**Records for this exercise**
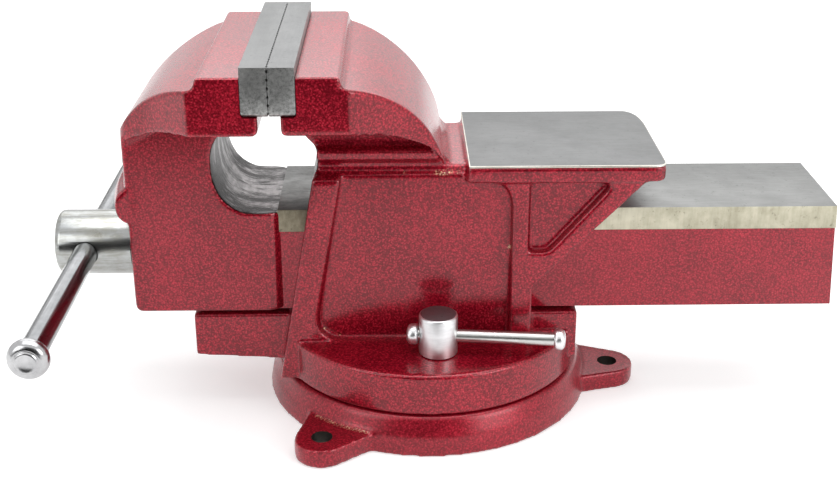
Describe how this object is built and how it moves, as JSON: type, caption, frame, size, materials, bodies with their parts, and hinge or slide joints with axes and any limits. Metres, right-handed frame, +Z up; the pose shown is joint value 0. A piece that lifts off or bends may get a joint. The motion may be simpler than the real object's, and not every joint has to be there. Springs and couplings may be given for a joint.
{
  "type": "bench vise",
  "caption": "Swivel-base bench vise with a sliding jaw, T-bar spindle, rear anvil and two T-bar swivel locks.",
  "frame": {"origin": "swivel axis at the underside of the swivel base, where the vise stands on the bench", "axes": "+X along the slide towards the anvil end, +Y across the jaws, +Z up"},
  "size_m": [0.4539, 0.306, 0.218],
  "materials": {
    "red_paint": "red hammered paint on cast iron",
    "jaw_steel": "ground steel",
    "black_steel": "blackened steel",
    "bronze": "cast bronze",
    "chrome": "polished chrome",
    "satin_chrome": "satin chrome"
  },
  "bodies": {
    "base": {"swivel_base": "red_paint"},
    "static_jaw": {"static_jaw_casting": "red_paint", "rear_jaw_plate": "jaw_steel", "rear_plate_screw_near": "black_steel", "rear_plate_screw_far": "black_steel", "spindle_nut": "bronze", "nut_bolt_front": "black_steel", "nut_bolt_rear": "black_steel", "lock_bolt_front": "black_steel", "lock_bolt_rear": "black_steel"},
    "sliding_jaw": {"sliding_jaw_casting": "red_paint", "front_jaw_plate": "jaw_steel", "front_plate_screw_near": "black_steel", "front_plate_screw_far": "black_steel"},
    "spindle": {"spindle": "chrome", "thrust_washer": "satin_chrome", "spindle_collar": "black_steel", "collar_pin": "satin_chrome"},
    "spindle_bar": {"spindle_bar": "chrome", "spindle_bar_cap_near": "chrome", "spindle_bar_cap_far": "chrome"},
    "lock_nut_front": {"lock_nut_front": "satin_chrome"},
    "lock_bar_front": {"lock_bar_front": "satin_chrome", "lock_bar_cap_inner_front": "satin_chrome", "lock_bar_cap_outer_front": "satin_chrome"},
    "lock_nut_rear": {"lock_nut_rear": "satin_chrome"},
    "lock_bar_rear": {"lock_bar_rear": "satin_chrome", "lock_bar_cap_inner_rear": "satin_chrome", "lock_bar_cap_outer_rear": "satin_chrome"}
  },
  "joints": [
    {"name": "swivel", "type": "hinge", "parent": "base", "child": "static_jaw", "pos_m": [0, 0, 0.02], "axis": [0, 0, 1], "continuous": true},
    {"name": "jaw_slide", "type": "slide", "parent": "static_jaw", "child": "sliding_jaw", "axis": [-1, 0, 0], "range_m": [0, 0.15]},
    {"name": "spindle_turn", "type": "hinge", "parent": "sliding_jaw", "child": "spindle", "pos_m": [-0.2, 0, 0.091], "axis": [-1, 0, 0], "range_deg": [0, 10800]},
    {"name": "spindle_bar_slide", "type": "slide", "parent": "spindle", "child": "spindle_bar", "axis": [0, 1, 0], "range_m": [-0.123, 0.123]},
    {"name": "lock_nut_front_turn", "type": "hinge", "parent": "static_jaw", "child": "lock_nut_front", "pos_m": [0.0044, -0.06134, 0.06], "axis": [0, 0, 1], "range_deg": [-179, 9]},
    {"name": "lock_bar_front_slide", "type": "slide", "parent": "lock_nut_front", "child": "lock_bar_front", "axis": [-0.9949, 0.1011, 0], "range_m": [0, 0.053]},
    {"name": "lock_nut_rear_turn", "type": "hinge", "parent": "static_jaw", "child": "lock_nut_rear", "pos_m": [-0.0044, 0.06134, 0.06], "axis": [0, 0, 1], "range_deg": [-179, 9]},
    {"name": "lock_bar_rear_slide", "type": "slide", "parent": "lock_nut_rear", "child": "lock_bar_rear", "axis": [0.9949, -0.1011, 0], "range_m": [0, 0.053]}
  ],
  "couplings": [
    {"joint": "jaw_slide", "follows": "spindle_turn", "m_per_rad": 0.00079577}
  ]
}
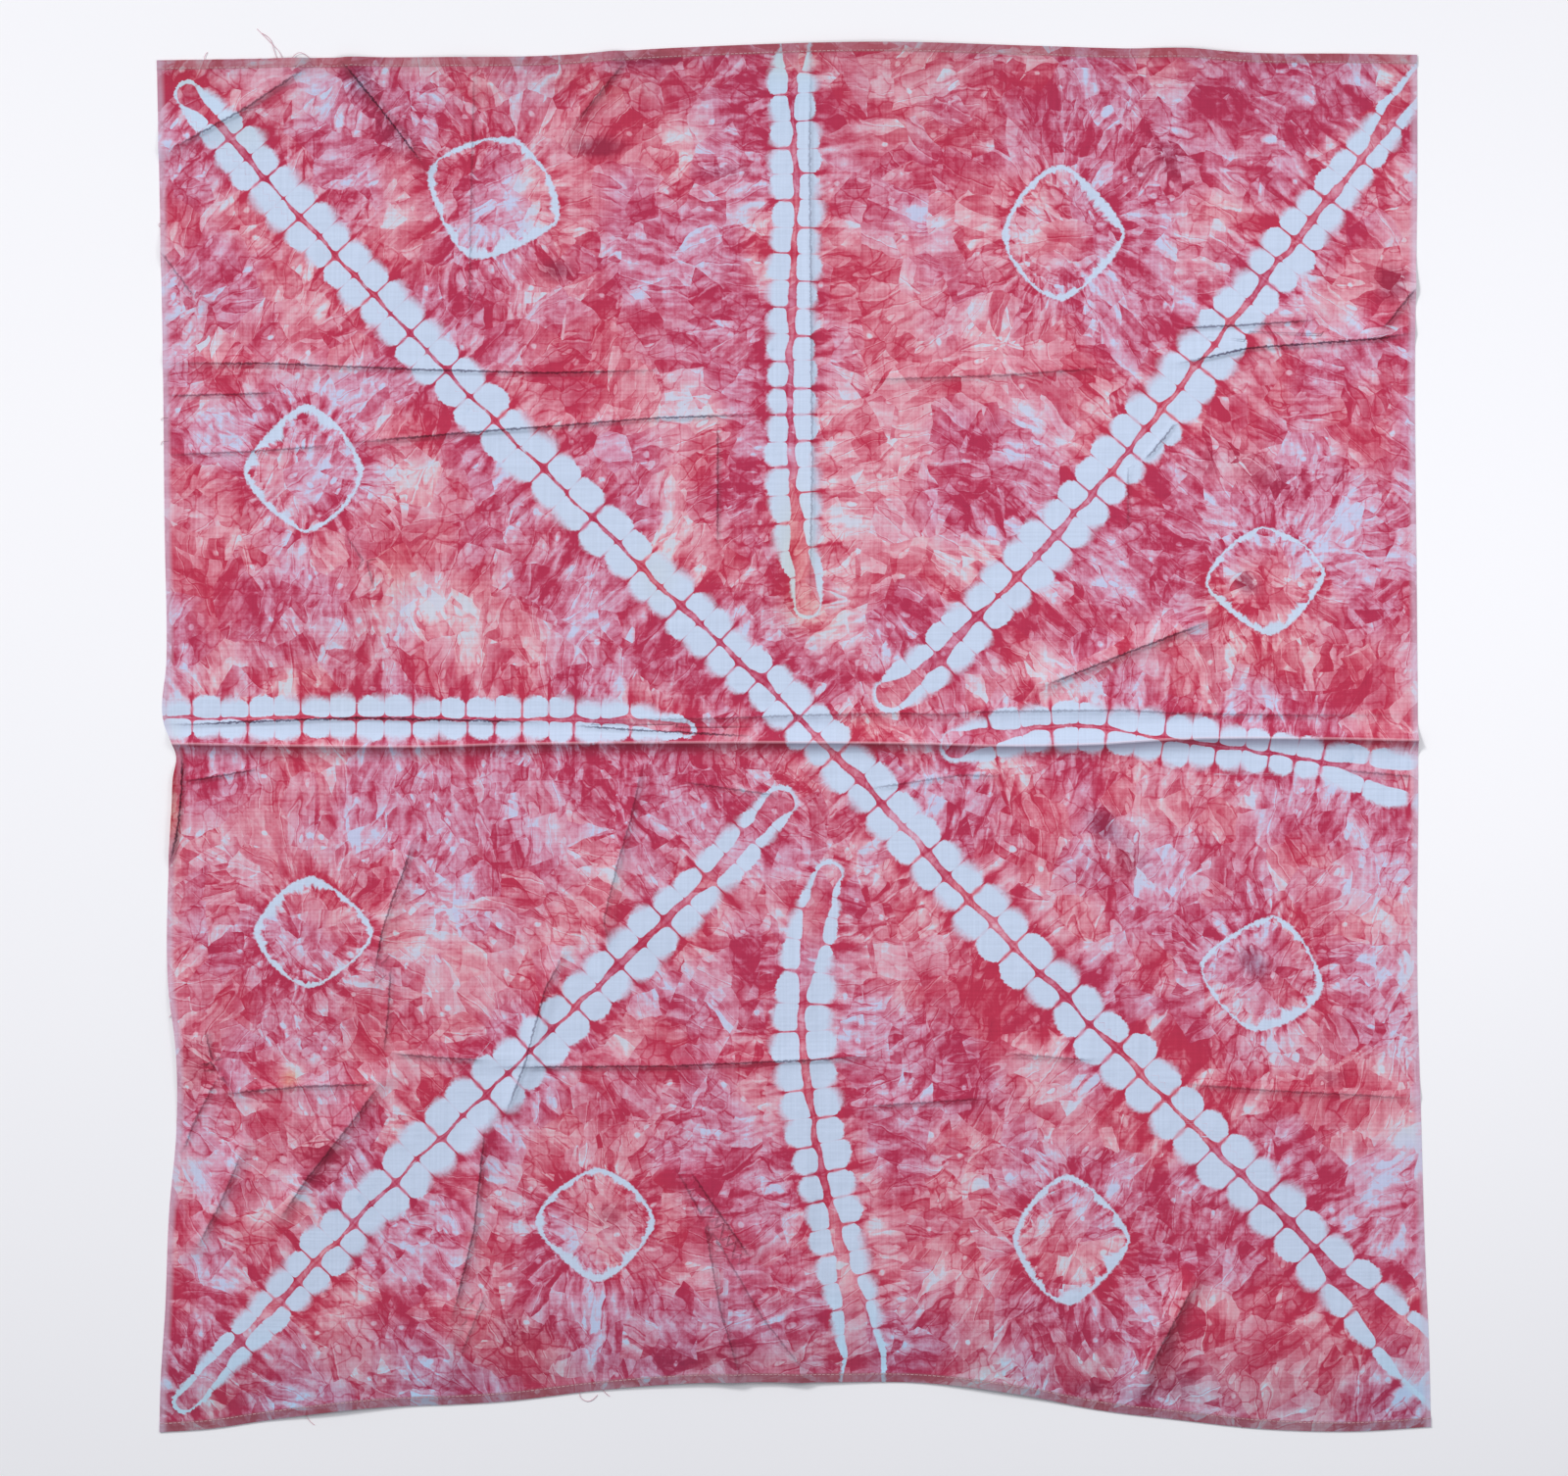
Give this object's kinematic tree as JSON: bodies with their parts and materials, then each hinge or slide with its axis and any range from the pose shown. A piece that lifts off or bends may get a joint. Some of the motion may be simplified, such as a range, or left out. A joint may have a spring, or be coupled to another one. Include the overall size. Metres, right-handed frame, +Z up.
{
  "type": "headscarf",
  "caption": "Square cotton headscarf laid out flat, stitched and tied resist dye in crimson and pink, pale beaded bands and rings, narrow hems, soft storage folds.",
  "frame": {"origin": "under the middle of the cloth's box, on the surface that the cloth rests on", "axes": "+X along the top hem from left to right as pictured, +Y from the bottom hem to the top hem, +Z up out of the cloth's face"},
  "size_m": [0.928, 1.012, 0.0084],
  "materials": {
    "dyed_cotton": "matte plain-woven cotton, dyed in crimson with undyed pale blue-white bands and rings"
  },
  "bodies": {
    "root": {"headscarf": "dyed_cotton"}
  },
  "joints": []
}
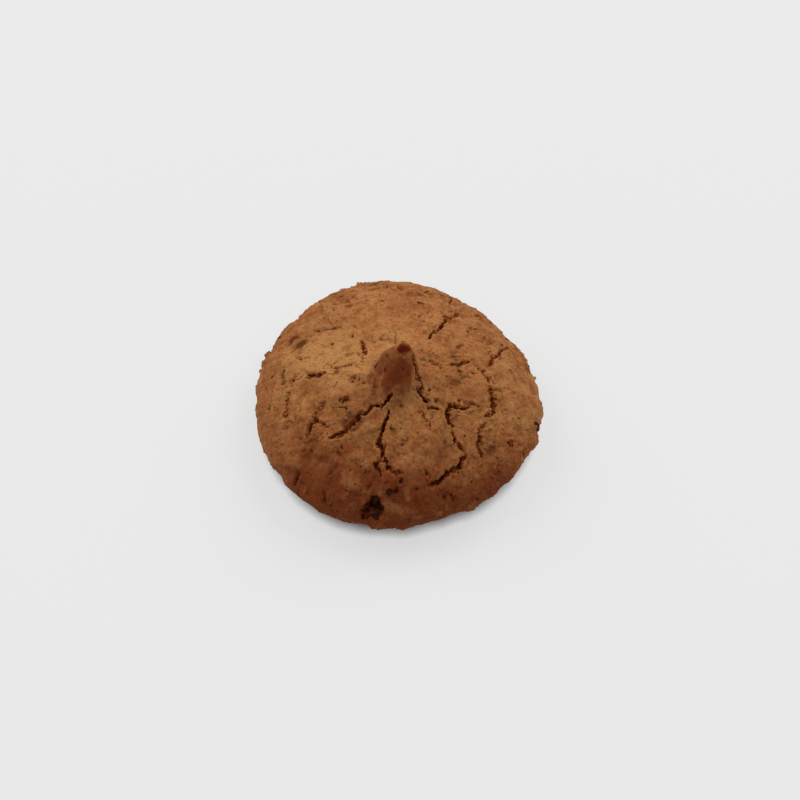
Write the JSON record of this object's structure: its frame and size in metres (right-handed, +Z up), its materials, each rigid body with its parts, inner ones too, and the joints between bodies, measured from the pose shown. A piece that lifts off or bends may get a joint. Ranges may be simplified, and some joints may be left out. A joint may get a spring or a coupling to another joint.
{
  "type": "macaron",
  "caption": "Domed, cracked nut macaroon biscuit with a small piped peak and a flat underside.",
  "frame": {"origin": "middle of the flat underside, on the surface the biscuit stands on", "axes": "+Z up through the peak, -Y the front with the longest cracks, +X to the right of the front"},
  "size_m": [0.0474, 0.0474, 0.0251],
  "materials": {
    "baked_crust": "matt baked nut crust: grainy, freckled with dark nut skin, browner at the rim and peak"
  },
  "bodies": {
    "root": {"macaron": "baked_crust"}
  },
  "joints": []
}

**To be done**
Extract each entry in full and write it down exactly.

**Complete output**
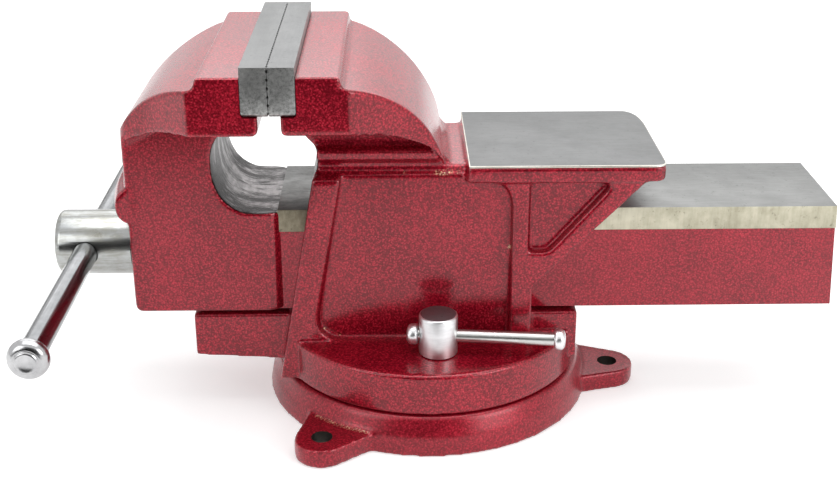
Describe how this object is built and how it moves, as JSON: type, caption, frame, size, materials, bodies with their parts, and hinge or slide joints with axes and any limits. Metres, right-handed frame, +Z up; the pose shown is joint value 0. A piece that lifts off or bends may get a joint. The motion may be simpler than the real object's, and not every joint has to be there. Springs and couplings may be given for a joint.
{
  "type": "bench vise",
  "caption": "Swivel-base bench vise with a sliding jaw, T-bar spindle, rear anvil and two T-bar swivel locks.",
  "frame": {"origin": "swivel axis at the underside of the swivel base, where the vise stands on the bench", "axes": "+X along the slide towards the anvil end, +Y across the jaws, +Z up"},
  "size_m": [0.4539, 0.306, 0.218],
  "materials": {
    "red_paint": "red hammered paint on cast iron",
    "jaw_steel": "ground steel",
    "black_steel": "blackened steel",
    "bronze": "cast bronze",
    "chrome": "polished chrome",
    "satin_chrome": "satin chrome"
  },
  "bodies": {
    "base": {"swivel_base": "red_paint"},
    "static_jaw": {"static_jaw_casting": "red_paint", "rear_jaw_plate": "jaw_steel", "rear_plate_screw_near": "black_steel", "rear_plate_screw_far": "black_steel", "spindle_nut": "bronze", "nut_bolt_front": "black_steel", "nut_bolt_rear": "black_steel", "lock_bolt_front": "black_steel", "lock_bolt_rear": "black_steel"},
    "sliding_jaw": {"sliding_jaw_casting": "red_paint", "front_jaw_plate": "jaw_steel", "front_plate_screw_near": "black_steel", "front_plate_screw_far": "black_steel"},
    "spindle": {"spindle": "chrome", "thrust_washer": "satin_chrome", "spindle_collar": "black_steel", "collar_pin": "satin_chrome"},
    "spindle_bar": {"spindle_bar": "chrome", "spindle_bar_cap_near": "chrome", "spindle_bar_cap_far": "chrome"},
    "lock_nut_front": {"lock_nut_front": "satin_chrome"},
    "lock_bar_front": {"lock_bar_front": "satin_chrome", "lock_bar_cap_inner_front": "satin_chrome", "lock_bar_cap_outer_front": "satin_chrome"},
    "lock_nut_rear": {"lock_nut_rear": "satin_chrome"},
    "lock_bar_rear": {"lock_bar_rear": "satin_chrome", "lock_bar_cap_inner_rear": "satin_chrome", "lock_bar_cap_outer_rear": "satin_chrome"}
  },
  "joints": [
    {"name": "swivel", "type": "hinge", "parent": "base", "child": "static_jaw", "pos_m": [0, 0, 0.02], "axis": [0, 0, 1], "continuous": true},
    {"name": "jaw_slide", "type": "slide", "parent": "static_jaw", "child": "sliding_jaw", "axis": [-1, 0, 0], "range_m": [0, 0.15]},
    {"name": "spindle_turn", "type": "hinge", "parent": "sliding_jaw", "child": "spindle", "pos_m": [-0.2, 0, 0.091], "axis": [-1, 0, 0], "range_deg": [0, 10800]},
    {"name": "spindle_bar_slide", "type": "slide", "parent": "spindle", "child": "spindle_bar", "axis": [0, 1, 0], "range_m": [-0.123, 0.123]},
    {"name": "lock_nut_front_turn", "type": "hinge", "parent": "static_jaw", "child": "lock_nut_front", "pos_m": [0.0044, -0.06134, 0.06], "axis": [0, 0, 1], "range_deg": [-179, 9]},
    {"name": "lock_bar_front_slide", "type": "slide", "parent": "lock_nut_front", "child": "lock_bar_front", "axis": [-0.9949, 0.1011, 0], "range_m": [0, 0.053]},
    {"name": "lock_nut_rear_turn", "type": "hinge", "parent": "static_jaw", "child": "lock_nut_rear", "pos_m": [-0.0044, 0.06134, 0.06], "axis": [0, 0, 1], "range_deg": [-179, 9]},
    {"name": "lock_bar_rear_slide", "type": "slide", "parent": "lock_nut_rear", "child": "lock_bar_rear", "axis": [0.9949, -0.1011, 0], "range_m": [0, 0.053]}
  ],
  "couplings": [
    {"joint": "jaw_slide", "follows": "spindle_turn", "m_per_rad": 0.00079577}
  ]
}
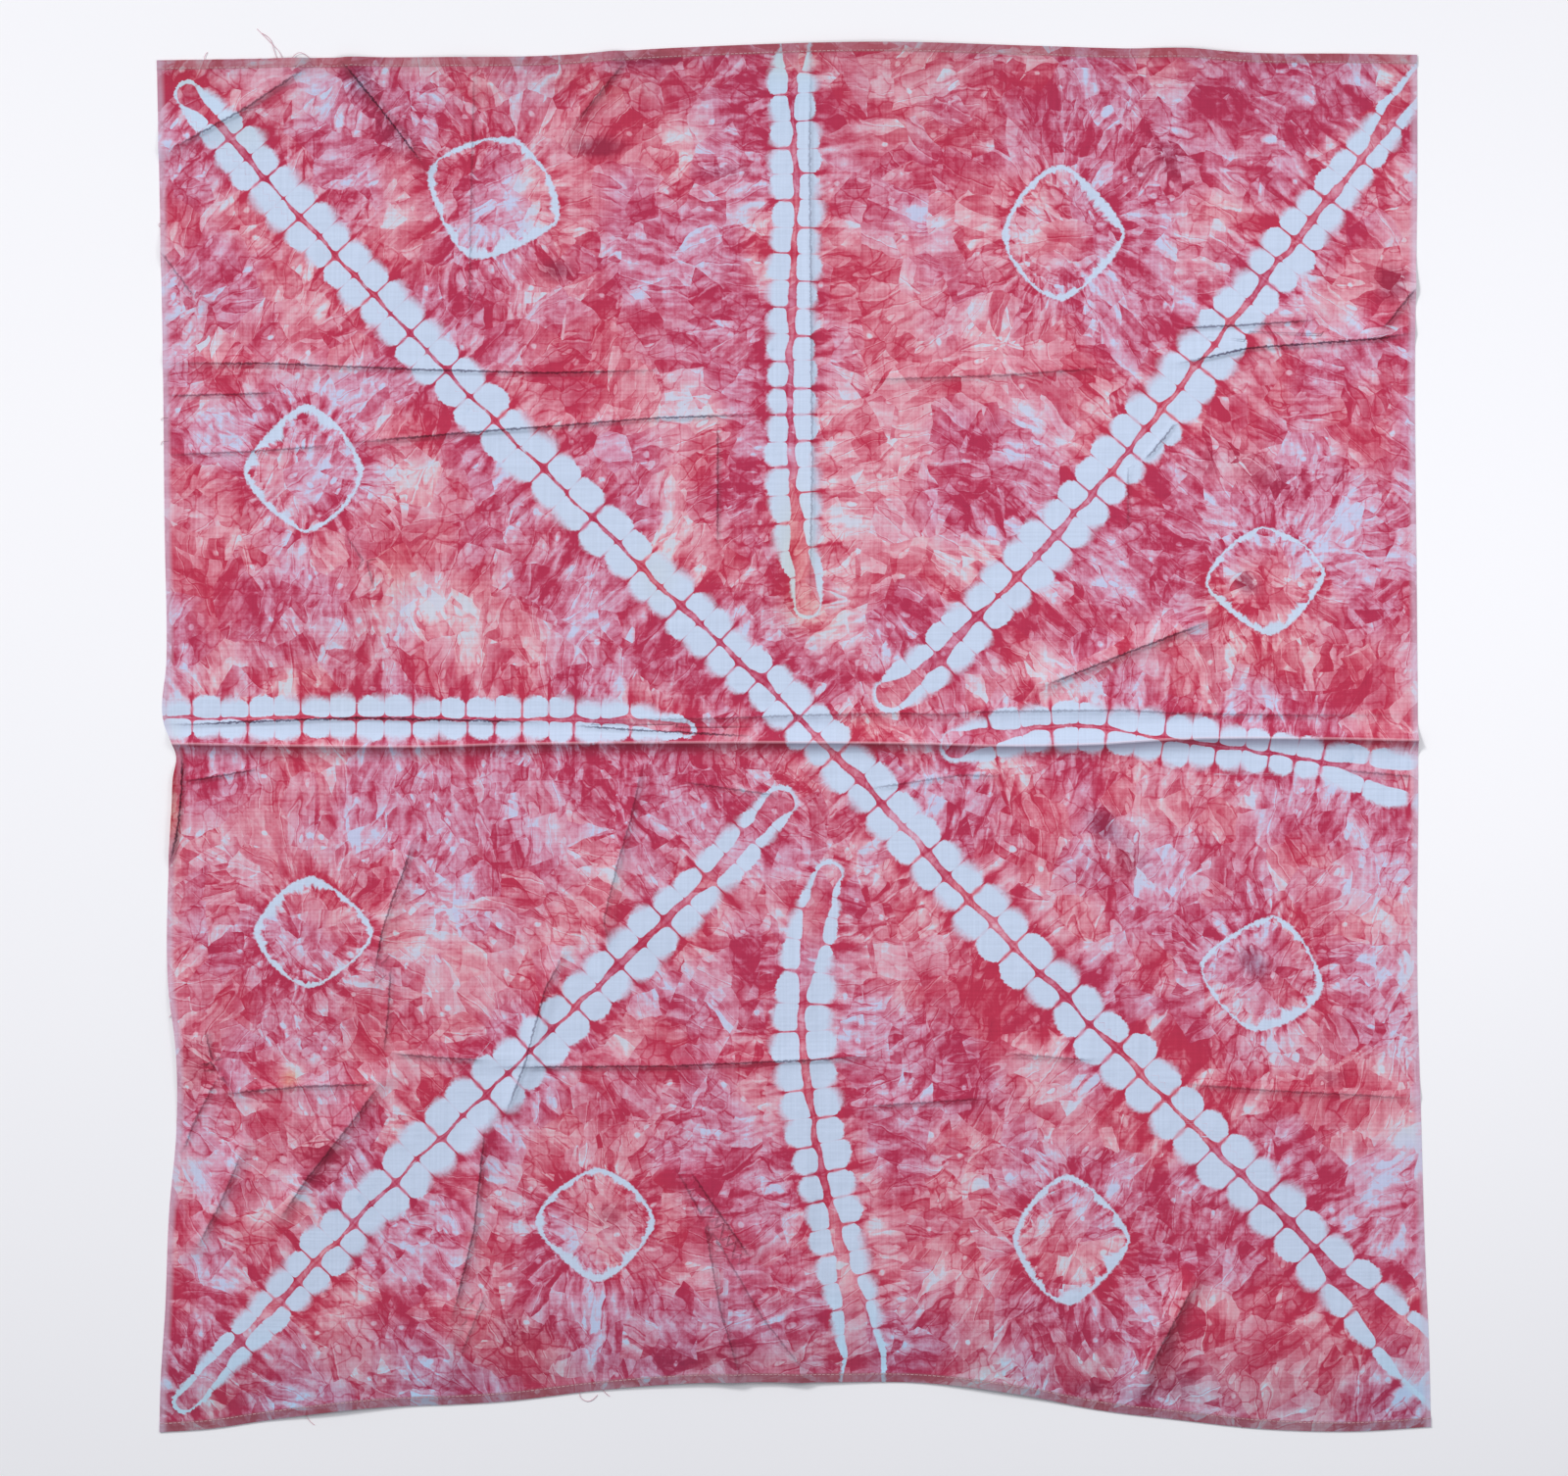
Give this object's kinematic tree as JSON: bodies with their parts and materials, then each hinge or slide with its axis and any range from the pose shown. A piece that lifts off or bends may get a joint. Some of the motion may be simplified, such as a range, or left out. A joint may have a spring, or be coupled to another one. Include the overall size. Metres, right-handed frame, +Z up.
{
  "type": "headscarf",
  "caption": "Square cotton headscarf laid out flat, stitched and tied resist dye in crimson and pink, pale beaded bands and rings, narrow hems, soft storage folds.",
  "frame": {"origin": "under the middle of the cloth's box, on the surface that the cloth rests on", "axes": "+X along the top hem from left to right as pictured, +Y from the bottom hem to the top hem, +Z up out of the cloth's face"},
  "size_m": [0.928, 1.012, 0.0084],
  "materials": {
    "dyed_cotton": "matte plain-woven cotton, dyed in crimson with undyed pale blue-white bands and rings"
  },
  "bodies": {
    "root": {"headscarf": "dyed_cotton"}
  },
  "joints": []
}
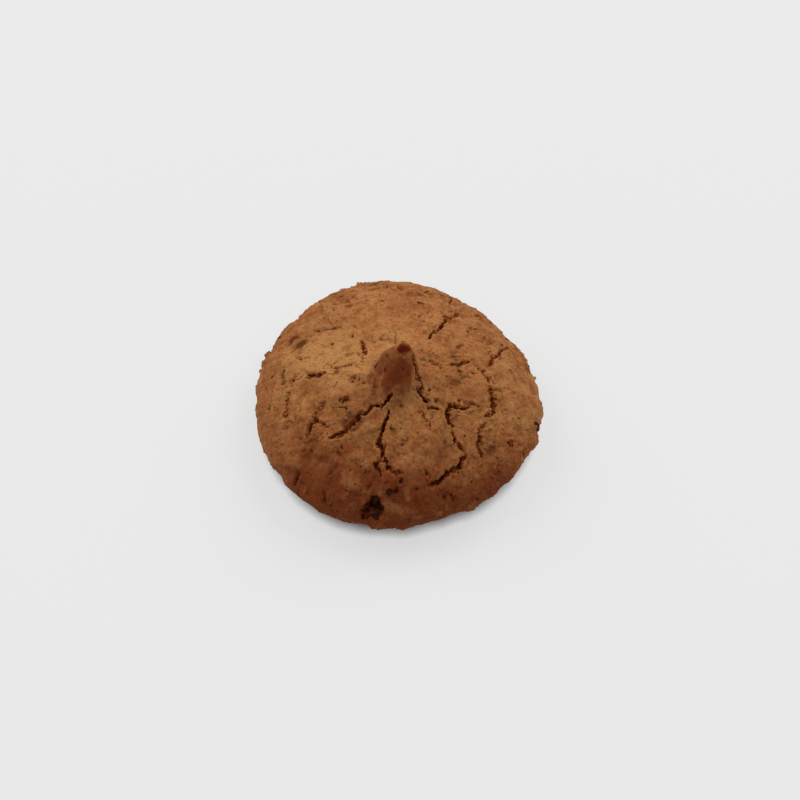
Write the JSON record of this object's structure: its frame and size in metres (right-handed, +Z up), its materials, each rigid body with its parts, inner ones too, and the joints between bodies, measured from the pose shown. A piece that lifts off or bends may get a joint. Ranges may be simplified, and some joints may be left out. A joint may get a spring or a coupling to another joint.
{
  "type": "macaron",
  "caption": "Domed, cracked nut macaroon biscuit with a small piped peak and a flat underside.",
  "frame": {"origin": "middle of the flat underside, on the surface the biscuit stands on", "axes": "+Z up through the peak, -Y the front with the longest cracks, +X to the right of the front"},
  "size_m": [0.0474, 0.0474, 0.0251],
  "materials": {
    "baked_crust": "matt baked nut crust: grainy, freckled with dark nut skin, browner at the rim and peak"
  },
  "bodies": {
    "root": {"macaron": "baked_crust"}
  },
  "joints": []
}